The park isn’t completely without amenities: It houses four enclosed restroom stations, two of them equipped with soft drink machines.

Dining With Dogs

Fronting Goldenwest Street, the Park Bench Cafe (17732 Goldenwest St., [714] 842-0775), a green clapboard restaurant, is famous for its unusual and distinguished clientele: It has long offered a special, seven-item menu and catered parties for dogs. Mike Bartusick took over the restaurant in 1988 and set aside a grassy area of his mostly al fresco establishment for people with pooches. He provides disposable feeding bowls for the dogs and keeps them at a distance from diners less disposed to canine companionship. During lunchtime last weekend, it was easy to get a people-only table; the canine section had a waiting list.
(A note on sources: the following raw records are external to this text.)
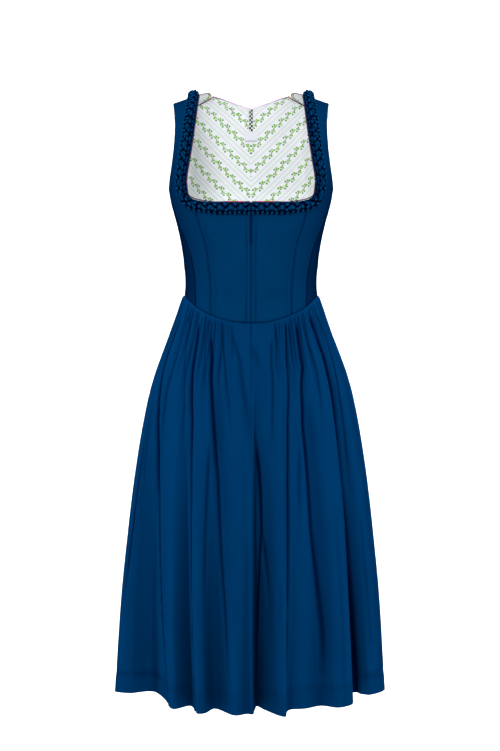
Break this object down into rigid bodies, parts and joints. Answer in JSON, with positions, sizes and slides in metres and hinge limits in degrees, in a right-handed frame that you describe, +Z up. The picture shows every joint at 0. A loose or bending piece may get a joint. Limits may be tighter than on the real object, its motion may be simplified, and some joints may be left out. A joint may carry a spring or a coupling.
{
  "type": "dirndl dress",
  "caption": "Sleeveless dirndl dress in dark blue cloth, worn form: panelled bodice with plaited neck trim, white printed lining, gathered skirt.",
  "frame": {"origin": "between the two shoulder straps, midway from front to back of the arms' line, where the straps rest on the wearer's shoulders", "axes": "+Z up along the wearer, -Y to the front, +X to the wearer's left"},
  "size_m": [0.4797, 0.462, 1.0676],
  "materials": {
    "bodice_cloth": "matt fine twill",
    "skirt_cloth": "smooth with a slight sheen",
    "lining_cloth": "matt white cotton with a green leaf vine print",
    "braid": "satin",
    "piping": "satin",
    "ribbon": "black and white checks",
    "label": "smooth",
    "zip": "matt tape"
  },
  "bodies": {
    "root": {"front_centre_left": "bodice_cloth", "front_centre_right": "bodice_cloth", "front_side_left": "bodice_cloth", "front_side_right": "bodice_cloth", "side_left": "bodice_cloth", "side_right": "bodice_cloth", "back_left": "bodice_cloth", "back_right": "bodice_cloth", "lining_front_left": "lining_cloth", "lining_front_right": "lining_cloth", "lining_side_left": "lining_cloth", "lining_side_right": "lining_cloth", "lining_back_left": "lining_cloth", "lining_back_right": "lining_cloth", "front_zip": "zip", "neck_braid_left": "braid", "neck_braid_right": "braid", "neck_piping_left": "piping", "neck_piping_right": "piping", "back_piping_left": "piping", "back_piping_right": "piping", "shoulder_piping_left": "piping", "shoulder_piping_right": "piping", "hanger_loop": "ribbon", "neck_label": "label", "skirt_front_left": "skirt_cloth", "skirt_back": "skirt_cloth", "skirt_front_right": "skirt_cloth"}
  },
  "joints": []
}
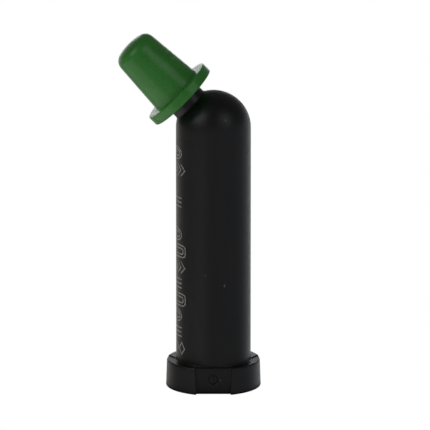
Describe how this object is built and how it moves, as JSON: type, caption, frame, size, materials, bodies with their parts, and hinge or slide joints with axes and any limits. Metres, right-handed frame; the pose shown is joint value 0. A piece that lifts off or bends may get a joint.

Bartusick, who owns an Australian shepherd, serves breakfast and lunch six days a week (hours: 7:30 a.m. to 2 p.m. on weekdays, and until 3 p.m. on weekends; it’s open daily during the summer but currently is closed Mondays).

The most popular breakfast dish is the Park Omelet--with bacon, mushrooms, onions, avocado and a blend of jack and cheddar cheese. Bartusick says he has beefed up his hamburgers recently in hopes of winning an annual best-burger contest held in Huntington Beach. The California Cheeseburger, with bacon, is a current favorite, he said. Salads, sandwiches and chili also are featured.

Assisting with some of the cooking and the quality control is Bernice Avalos, Bartusick’s 78-year-old mother. He says the home-style potatoes that come with breakfast entrees follow the recipe she used when he was a kid: Slice baked potatoes into discs and pan-fry with onions and cheese. “We pride ourselves on our bacon,” Bartusick says. “Mom won’t serve anything that’s not crisp bacon.”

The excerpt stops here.